On the other hand, women between the ages of 15-29 are still 1-2 decades away from their peak earnings. When these women have children, they do so at a life stage when their income is anywhere between 50% -100% below peak earning. These women are most likely to need low-cost, high-quality daycare. They’re also the women most likely to be on WCC’s campus. And they’re the women most likely to be hurt by the closure of the Children’s Center.

The Children’s Center serves the poorest students

Another interesting number to look at is the divorce rate. In 1968, Michigan logged 25,400 divorces. In 2019, 28,186 couples split up. While the divorce rate seems relatively constant, it changes based on economics. When the economy is very bad, unhappily married couples will often stay together because they can’t afford to split up.

According to research conducted at the University of Michigan, a divorce between parents drops the household income where a child resides by nearly half. Divorce has a very clear and convincing economic impact on the parties, but more so on a woman. Prior to divorce, a woman with young children may have been out of the job market altogether or working only part-time. She may also have earned less for the work she did. Having low-cost, high quality childcare is essential for a woman who is training to re-enter the job market. And that’s what’s now missing from WCC.
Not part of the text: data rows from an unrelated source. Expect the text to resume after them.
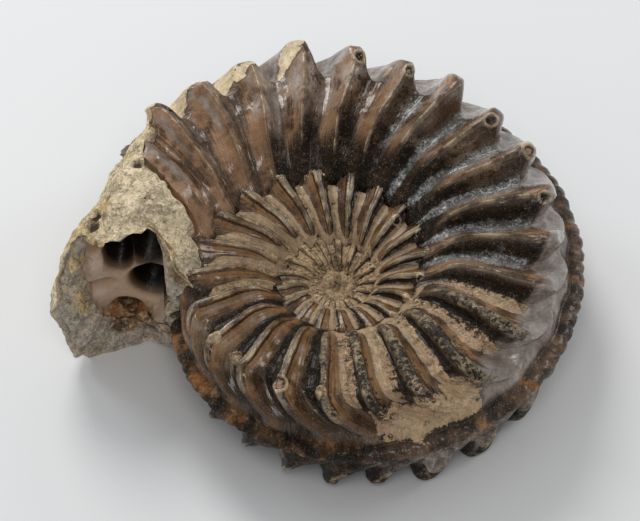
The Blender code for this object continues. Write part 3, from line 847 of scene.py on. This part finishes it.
def hollow_inside(face_end, flank_height, around, reach, rim_reach):
    """The hollow's wall and the partition behind it, each as points and marks."""
    down = np.linspace(0.0, 1.0, 15)[1:, None]
    wall_end = np.minimum(partition_angle(*from_hollow(around, reach)), face_end - math.radians(1.5))
    undercut = 1.0 + 0.02 * np.sin(math.pi * down * 0.8)
    narrowed = 1.0 - 0.05 * down * smoothstep(0.25, 0.40, flank_height)
    wall_reach = np.minimum(reach * undercut, rim_reach - 0.016) * narrowed
    radius, height = from_hollow(around, wall_reach)
    angle = face_end + (wall_end - face_end) * down
    angle = angle + np.radians(0.25 * rough(polar(angle, radius, height), 12.0, 3, 73)) * (down < 1.0)
    wall = polar(angle, radius, height)
    wall_marks = {"face": 2.0 + down, "depth": (PARTITION_ANGLE - angle) / DEPTH_SPAN,
                  "lip": (1.0 - 0.5 * down) * smoothstep(-0.10, -0.20, height)}

    inward = np.linspace(1.0, 0.0, 64)[1:, None]
    radius, height = from_hollow(around, wall_reach[-1] * inward)
    gap = wall_end - partition_angle(*from_hollow(around, wall_reach[-1]))
    angle = partition_angle(radius, height) + gap * smoothstep(0.75, 1.0, inward)
    angle = angle + np.radians(0.12 * rough(polar(angle, radius, height), 14.0, 2, 74))
    # how far into a deep lobe each spot lies, for its painted shade
    lobe = spot_field(SHADED_LOBES, radius, height, 1.5)
    wall_marks["lobe"] = lobe[:1] * down
    marks = {"face": 4.0 - inward, "depth": (PARTITION_ANGLE - angle) / DEPTH_SPAN, "lobe": lobe}
    return (wall, wall_marks), (polar(angle, radius, height), marks)


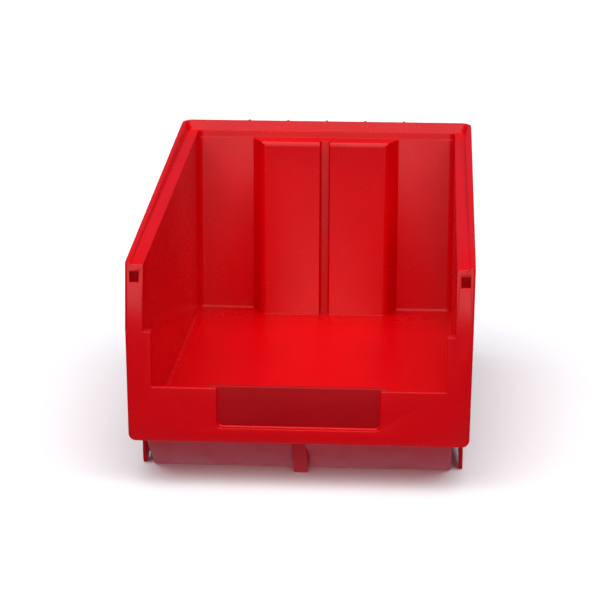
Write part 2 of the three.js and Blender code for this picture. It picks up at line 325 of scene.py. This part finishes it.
def makeOutside(s):
    shell = startBlock("binShell", (-rimX, frontY, sillZ), (rimX, rimRearY, rimTopZ))
    draft = s["footDraft"] * mm
    topFrontX = earX + draft * (rimTopZ - earTopZ) / (earTopZ - sillZ)
    pick(shell, "VERT", lambda c: near(c.y, frontY) and c.z > sillZ + mm)
    widen(x=topFrontX / rimX)
    pick(shell, "VERT", lambda c: near(c.z, sillZ))
    widen(x=(earX - draft) / rimX)
    pick(shell, "EDGE", lambda a, b: bothNear(a.y, b.y, rimRearY) and abs(a.z - b.z) > 0.05)
    roundOff(s["rearCorner"] * mm, 7)
    slopeTop(shell, 0)
    # above the crease the front leans back
    sliceOff(shell, (0, frontY, creaseZ), (0, -(earTopZ - creaseZ), earLean))
    pick(shell, "EDGE", lambda a, b: abs(a.x) > 69 * mm and abs(b.x) > 69 * mm and near(a.y, b.y, 8)
         and a.y < at(7) and b.y < at(7) and abs(a.z - b.z) > 0.1 * mm and a.x * b.x > 0)
    roundOff(s["edgeRound"] * mm, 4)
    footX = earX - draft + 0.05 * mm
    # the cutter along the foot is hollowed by what is kept, so that it rounds the corners
    corner = startBlock("corner", (-rimX - 5 * mm, at(-5), sillZ - 5 * mm),
                        (rimX + 5 * mm, at(240), sillZ + 5 * mm))
    kept = startBlock("kept", (-footX, at(-9), sillZ - 6 * mm), (footX, at(250), sillZ + 20 * mm))
    pick(kept, "VERT", lambda c: c.z > sillZ)
    widen(x=(footX + s["footEase"] * mm) / footX)
    sliceOff(kept, (0, 0, sillZ), (0, 0, -1))
    pick(kept, "EDGE", lambda a, b: bothNear(a.z, b.z, sillZ) and near(a.x, b.x)
         and abs(a.y - b.y) > 0.05)
    roundOff(s["footCorner"] * mm, 7)
    below = startBlock("below", (-50 * mm, at(-8), sillZ - 7 * mm),
                       (50 * mm, at(245), sillZ + 2 * mm))
    carve(corner, kept, below)
    carve(shell, corner)
    return shell


def makeInside(s):
    # what is hollow inside, as one solid
    inside = startBlock("inside", (-insideX, at(s["postDepth"]), floorZ),
                        (insideX, rearFaceY, topOut))
    pick(inside, "EDGE", lambda a, b: bothNear(a.y, b.y, rearFaceY) and abs(a.z - b.z) > 0.05)
    roundOff(s["insideFillet"] * mm, 6)
    pick(inside, "EDGE", lambda a, b: bothNear(a.z, b.z, floorZ))
    roundOff(s["floorFillet"] * mm, 4)
    postInner = s["postInner"] * mm
    between = startBlock("between", (-postInner, at(s["frontThick"]), floorZ),
                         (postInner, at(14), topOut))
    pick(between, "EDGE", lambda a, b: bothNear(a.z, b.z, floorZ) and min(a.y, b.y) < at(5))
    roundOff(s["postFillet"] * mm, 4)
    mouth = startBlock("mouth", (-postInner, at(-5), frontLipZ), (postInner, at(4), topOut))
    overPosts = startBlock("overPosts", (-insideX, at(-5), s["postTop"] * mm),
                           (insideX, at(10), topOut))
    # over the panels the rear face steps back a little
    above = startBlock("above", (-insideX, at(150), panelTopZ),
                       (insideX, rearFaceY + s["panelStep"] * mm, topOut))
    pick(above, "EDGE", lambda a, b: a.y > rearFaceY and b.y > rearFaceY and abs(a.z - b.z) > 0.005)
    roundOff(s["insideFillet"] * mm, 6)
    addOn(inside, between, mouth, overPosts, above)

    # the block that the bin hangs by stands into the hollow
    hanger = startBlock("hanger", (-s["blockHalf"] * mm, blockFaceY, sillZ - 5 * mm),
                        (s["blockHalf"] * mm, rearFaceY, panelTopZ))
    pick(hanger, "VERT", lambda c: near(c.y, rearFaceY))
    widen(x=s["blockRoot"] / s["blockHalf"])
    pick(hanger, "EDGE", lambda a, b: bothNear(a.y, b.y, blockFaceY)
         and (abs(a.z - b.z) > 0.05 or a.z > floorZ))
    roundOff(s["blockRound"] * mm, 5)
    pick(hanger, "FACE", lambda c, n: n.y > 0.9)
    bpy.ops.mesh.extrude_region_move(TRANSFORM_OT_translate={"value": (0, 6 * mm, 0)})
    bpy.ops.object.mode_set(mode="OBJECT")
    groove = startBlock("groove", (-s["grooveHalf"] * mm, at(200), sillZ - 8 * mm),
                        (s["grooveHalf"] * mm, blockFaceY + s["grooveDepth"] * mm, topOut))
    pick(groove, "EDGE", lambda a, b: min(a.y, b.y) > blockFaceY and abs(a.z - b.z) > 0.05)
    roundOff(s["grooveRound"] * mm, 3)
    carve(hanger, groove)
    carve(inside, hanger)
    return inside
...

The numbers can tell many different stories, but we should expect that public officials use data accurately and appropriately when justifying the termination of 15 employees (whom they admit they’ve had no contact with) and killing a service that poor women and families depend on. We compensate the WCC executives quite well. We should not need to fact-check them when they rationalize bad decisions. We should also expect the Trustees to be able to know the difference between shit and Shinola.